Filter the entries that follow, copying every line in which the word "True" appears.

* [Input data]

%%

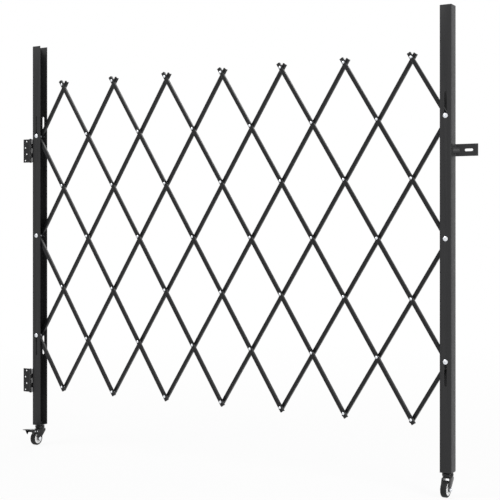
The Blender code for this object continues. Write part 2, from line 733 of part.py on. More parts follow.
def make_axle(name, x, steel):
    origin = Vector((x, -CASTER_TRAIL, WHEEL_RADIUS))
    face = FORK_HALF_WIDTH + GAP
    profile = (
        (AXLE_HEAD_RADIUS, -face - AXLE_HEAD_HEIGHT),
        (AXLE_HEAD_RADIUS, -face),
        (AXLE_RADIUS, -face),
        (AXLE_RADIUS, face + AXLE_NUT_HEIGHT + AXLE_END),
    )
    mesh = bmesh.new()
    add_turned(mesh, profile, Vector(), BOLT_SIDES, "X")
    smooth(make_object(name + "_axle", mesh, origin, steel))
    mesh = bmesh.new()
    make_nut_mesh(mesh, AXLE_NUT_RADIUS, AXLE_RADIUS + GAP, face, face + AXLE_NUT_HEIGHT, "X")
    make_object(name + "_axle_nut", mesh, origin, steel)


def make_brake(name, x, steel, sheet):
    """Pedal that turns on a pin through the ears of the fork, with a shoe above the tyre."""
    origin = Vector((x, -BRAKE_PIN_AHEAD, BRAKE_PIN_HEIGHT))
    outer = PEDAL_HALF_WIDTH
    inner = PEDAL_HALF_WIDTH - PEDAL_SHEET
    underside = PEDAL_TOP - PEDAL_SHEET
    section = (
        (-outer, -PEDAL_CHEEK_BOTTOM - OVERRUN),
        (-outer, PEDAL_TOP),
        (outer, PEDAL_TOP),
        (outer, -PEDAL_CHEEK_BOTTOM - OVERRUN),
        (inner, -PEDAL_CHEEK_BOTTOM - OVERRUN),
        (inner, underside),
        (-inner, underside),
        (-inner, -PEDAL_CHEEK_BOTTOM - OVERRUN),
    )
    mesh = bmesh.new()
    add_prism(mesh, section, "Y", -PEDAL_REACH - OVERRUN, PEDAL_BACK + OVERRUN)
    pedal = make_object(name + "_brake_pedal", mesh, origin, sheet)
    pedal.rotation_euler = (-PEDAL_TILT, 0, 0)
    shape = bmesh.new()
    outline = (
        (-PEDAL_REACH, underside - PEDAL_SHEET / 4),
        (-PEDAL_REACH, PEDAL_TOP + OVERRUN),
        (-PEDAL_CHEEK_BOTTOM, PEDAL_TOP + OVERRUN),
        (PEDAL_BACK, PEDAL_CHEEK_BOTTOM / 2),
        (PEDAL_BACK, -PEDAL_CHEEK_BOTTOM / 2),
        (PEDAL_CHEEK_BOTTOM / 2, -PEDAL_CHEEK_BOTTOM),
        (-PEDAL_CHEEK_BOTTOM, -PEDAL_CHEEK_BOTTOM),
        (-PEDAL_CHEEK_FRONT, 0),
        (-PEDAL_NECK, underside - PEDAL_SHEET / 4),
    )
    add_prism(shape, outline, "X", -outer - OVERRUN, outer + OVERRUN)
    combine(pedal, "INTERSECT", shape)
    plan = (
        (-outer - OVERRUN, PEDAL_BACK + OVERRUN),
        (-outer - OVERRUN, -PEDAL_NECK),
        (-PEDAL_TIP_HALF_WIDTH, -PEDAL_REACH + OVERRUN),
        (-PEDAL_TIP_HALF_WIDTH + OVERRUN, -PEDAL_REACH),
        (PEDAL_TIP_HALF_WIDTH - OVERRUN, -PEDAL_REACH),
        (PEDAL_TIP_HALF_WIDTH, -PEDAL_REACH + OVERRUN),
        (outer + OVERRUN, -PEDAL_NECK),
        (outer + OVERRUN, PEDAL_BACK + OVERRUN),
    )
    shape = bmesh.new()
    add_prism(shape, plan, "Z", -PEDAL_TOP - OVERRUN, PEDAL_TOP + OVERRUN)
    combine(pedal, "INTERSECT", shape)
    shoe = bmesh.new()
    outline = rectangle(-SHOE_FRONT, -SHOE_BACK, -SHOE_DROP, underside + PEDAL_SHEET / 2)
    add_prism(shoe, outline, "X", -SHOE_HALF_WIDTH, SHOE_HALF_WIDTH)
    combine(pedal, "UNION", shoe)
    hole = bmesh.new()
    profile = ((BRAKE_PIN_HOLE_RADIUS, -outer - OVERRUN), (BRAKE_PIN_HOLE_RADIUS, outer + OVERRUN))
    add_turned(hole, profile, Vector(), BRAKE_PIN_SIDES, "X")
    combine(pedal, "DIFFERENCE", hole)
    face = outer + GAP
    profile = (
        (BRAKE_PIN_HEAD_RADIUS, -face - BRAKE_PIN_HEAD_HEIGHT),
        (BRAKE_PIN_HEAD_RADIUS, -face),
        (BRAKE_PIN_RADIUS, -face),
        (BRAKE_PIN_RADIUS, face),
        (BRAKE_PIN_HEAD_RADIUS, face),
        (BRAKE_PIN_HEAD_RADIUS, face + BRAKE_PIN_HEAD_HEIGHT),
    )
    mesh = bmesh.new()
    add_turned(mesh, profile, Vector(), BRAKE_PIN_SIDES, "X")
    smooth(make_object(name + "_brake_pin", mesh, origin, steel))


def make_caster(name, side, braked, steel, coated, rubber, plastic):
    x = caster_x(side)
    make_caster_top(name, x, coated, steel)
    make_fork(name, x, braked, coated)
    make_wheel(name, x, rubber, plastic)
    make_axle(name, x, steel)
    if braked:
        make_brake(name, x, steel, coated)


def main():
    clear_scene()
    coated = make_material("powder_coated_steel", (0.035, 0.036, 0.038), 0.5, 0.0)
    zinc = make_material("zinc_plated_steel", (0.6, 0.6, 0.62), 0.35, 1.0)
    rubber = make_material("rubber", (0.02, 0.02, 0.02), 0.75, 0.0)
    plastic = make_material("white_plastic", (0.8, 0.8, 0.78), 0.45, 0.0)
    hinge_axis = hinge_pin_place(MIDDLE_HEIGHT)
    make_post("post_left", 0, -1, hinge_axis, coated)
    make_post("post_right", COLUMNS, 1, joint_place(COLUMNS, DIAMONDS_HIGH), coated)
    make_foot_plate("foot_plate_left", 0, -1, coated)
    make_foot_plate("foot_plate_right", COLUMNS, 1, coated)
    make_lattice(coated)
    for side, column in (("left", 0), ("right", COLUMNS)):
        for level, row in (("bottom", 1), ("middle", DIAMONDS_HIGH), ("top", ROWS - 1)):
            make_bolt(side + "_" + level, column, row, zinc, zinc)
    make_hinge("hinge_top", MIDDLE_HEIGHT + TOP_HINGE_RISE, coated, zinc)
    make_hinge("hinge_bottom", MIDDLE_HEIGHT - BOTTOM_HINGE_DROP, coated, zinc)
    make_lock_plate(coated)
    make_caster("caster_left", -1, True, zinc, coated, rubber, plastic)
    make_caster("caster_right", 1, False, zinc, coated, rubber, plastic)
    move_to_wall_leaf()


main()
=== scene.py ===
"""Looks of the folding security gate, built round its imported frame.

Every visible piece is modelled here in metres, in the frame's own axes: X along the gate, Y to the
back and Z up. Places are laid out from the middle plane of the gate, which the frame gives.
"""

import math

import bmesh
import bpy
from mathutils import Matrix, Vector


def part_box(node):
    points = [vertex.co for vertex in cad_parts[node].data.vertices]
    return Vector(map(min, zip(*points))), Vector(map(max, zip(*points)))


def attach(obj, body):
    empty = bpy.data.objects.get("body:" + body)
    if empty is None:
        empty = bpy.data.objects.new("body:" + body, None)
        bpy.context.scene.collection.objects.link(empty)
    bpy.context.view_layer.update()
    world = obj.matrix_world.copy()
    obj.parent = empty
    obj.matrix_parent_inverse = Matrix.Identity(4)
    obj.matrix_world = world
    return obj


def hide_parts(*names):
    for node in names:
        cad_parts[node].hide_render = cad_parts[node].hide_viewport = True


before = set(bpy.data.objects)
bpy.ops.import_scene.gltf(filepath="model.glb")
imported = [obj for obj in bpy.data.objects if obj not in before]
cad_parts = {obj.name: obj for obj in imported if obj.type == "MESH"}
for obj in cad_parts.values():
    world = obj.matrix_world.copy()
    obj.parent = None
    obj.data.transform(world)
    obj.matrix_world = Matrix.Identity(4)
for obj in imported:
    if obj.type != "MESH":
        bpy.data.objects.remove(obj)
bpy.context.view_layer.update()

# Places that the frame gives
LEFT_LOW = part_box("post_left")[0]
RIGHT_LOW, RIGHT_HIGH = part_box("post_right")
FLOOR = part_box("caster_right_tyre")[0].z
MIDDLE_X = (LEFT_LOW.x + RIGHT_HIGH.x) / 2
MIDDLE_Y = (RIGHT_LOW.y + RIGHT_HIGH.y) / 2
MIDDLE_Z = (RIGHT_LOW.z + RIGHT_HIGH.z) / 2
GATE_WIDTH = RIGHT_HIGH.x - LEFT_LOW.x
POST_FACE = RIGHT_HIGH.x - RIGHT_LOW.x
POST_DEPTH = RIGHT_HIGH.y - RIGHT_LOW.y
POST_BOTTOM = RIGHT_LOW.z
POST_TOP = RIGHT_HIGH.z

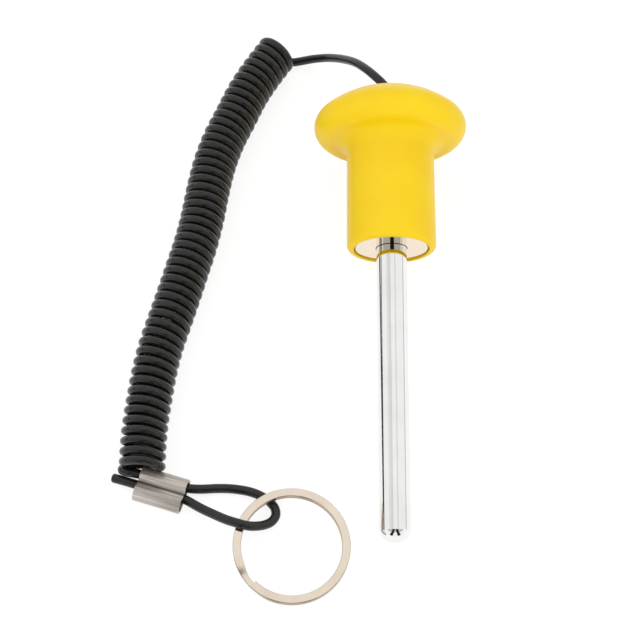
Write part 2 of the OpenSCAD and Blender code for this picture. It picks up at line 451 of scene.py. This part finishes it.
class Finish(Enum):
    """The finishes that the pin's pieces share."""

    PLASTIC = MouldedPlastic()
    # Nickel plating on a ground face: a warm mirror, slightly wavy, painted shade in the gap round the shaft
    MAGNET = PlatedMetal(
        name="nickel_plated_magnet",
        bright="#F2E2CE",
        dull="#EEDFC9",
        roughness=(0.04, 0.09),
        marks=Pattern((2.857, 2.857, 2.857), 5, 0.65),
        mark_depth=0.0003 * MM,
        lie=PIN_LIE,
        # A ring of painted shade in the gap round the shaft
        gap_shade=GapShadeLine(axes=(1.0, 0.0, 1.0), start=4.9, end=5.22),
    )
    # Chromed steel, polished lengthwise: a cool mirror that draws its surroundings out into long stripes. Its
    # polishing marks are about 0.02 mm wide and are drawn at 0.45 mm, so that they show
    SHAFT = PlatedMetal(
        name="polished_chromed_steel",
        bright="#F0F0EE",
        dull="#E9E9E7",
        roughness=(0.03, 0.07),
        marks=Pattern((0.4545, 20, 0.4545), 5, 0.65),
        mark_depth=0.0002 * MM,
        lie=PIN_LIE,
        # A band of painted shade on the shaft where it meets the magnet's face
        gap_shade=GapShadeLine(axes=(0.0, 1.0, 0.0), start=97.05, end=97.6),
    )
    # Nickel-plated tube, drawn and crimped: satin bands along the barrels, partly painted reflection and
    # shade, and a dark groove between them, partly painted shade. Its plating looks milky, so its metallic is
    # half.
    # The tube's draw lines are about 0.2 mm wide and are drawn at 1.8 mm, so that they show
    SLEEVE = PlatedMetal(
        name="drawn_nickel_plated_tube",
        # The bright and dull tones are mixed in lengthwise streaks: partly draw lines, partly painted
        # reflection and shade
        bright="#E4DCD4",
        dull="#8F867D",
        roughness=(0.3, 0.45),
        marks=Pattern((33.33, 1.818, 1.818), 5, 0.65),
        mark_depth=0.002 * MM,
        lie=SLEEVE_LIE,
        streaks=0.95,
        metallic=0.5,
        # A line of painted shade along the groove between the barrels
        gap_shade=GapShadeLine(axes=(0.0, 1.0, 0.0), start=0.0, end=0.1, fade=0.8, tone="#4E463F"),
    )
    # Nickel-plated spring wire, rolled flat and tumbled: a soft warm mirror with painted shade on its sides.
    # The tumbling marks are about 0.1 mm wide and are drawn at 0.8 mm, so that they show
    RING = PlatedMetal(
        name="tumbled_nickel_plated_wire",
        bright="#EBDDCC",
        dull="#DDCFBC",
        roughness=(0.08, 0.16),
        marks=Pattern((0.8333, 0.8333, 0.8333), 5, 0.65),
        mark_depth=0.0006 * MM,
        # Painted shade on the wire's sides, darker where they turn away from the flat faces
        side_shade=SideShade(across=tuple(RING_LEAN @ UP)),
    )
    CORD = ExtrudedCord()

    def material(self) -> bpy.types.Material:
        """Return the finish's material, made once."""
        return bpy.data.materials.get(self.value.name) or self.value.material()


def dress(piece: bpy.types.Object, finish: Finish) -> None:
    """Give a piece one finish all over."""
    piece.data.materials.clear()
    piece.data.materials.append(finish.material())


def clear_selection() -> None:
    """Deselect every object."""
    if bpy.context.object and bpy.context.object.mode != "OBJECT":
        bpy.ops.object.mode_set(mode="OBJECT")
    bpy.ops.object.select_all(action="DESELECT")


def take(piece: bpy.types.Object) -> None:
    """Make one object the only selected and the active one."""
    clear_selection()
    piece.select_set(True)
    bpy.context.view_layer.objects.active = piece


def round_edges(piece: bpy.types.Object, width: float, segments: int, over: float) -> None:
    """Round a piece's sharp edges over and smooth the rest.

    Args:
        piece: a mesh object.
        width: the width of the rounding.
        segments: how many faces it takes.
        over: the angle in degrees over which an edge is sharp.
    """
    bevel = piece.modifiers.new("rounding", "BEVEL")
    bevel.width = width
    bevel.segments = segments
    bevel.limit_method = "ANGLE"
    bevel.angle_limit = math.radians(over)
    take(piece)
    bpy.ops.object.modifier_apply(modifier=bevel.name)
    bpy.ops.object.shade_smooth_by_angle(angle=SMOOTH_UNDER)


def settle(piece: bpy.types.Object, place: Matrix) -> None:
    """Move a piece's mesh to its place in the frame and leave the object unturned at the origin.

    Args:
        piece: a mesh object.
        place: from the piece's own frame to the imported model's frame.
    """
    piece.data.transform(place @ piece.matrix_basis)
    piece.matrix_basis = Matrix.Identity(4)
    piece.data.update()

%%

* [Result for this task]
    make_caster("caster_left", -1, True, zinc, coated, rubber, plastic)
        cad_parts[node].hide_render = cad_parts[node].hide_viewport = True
    piece.select_set(True)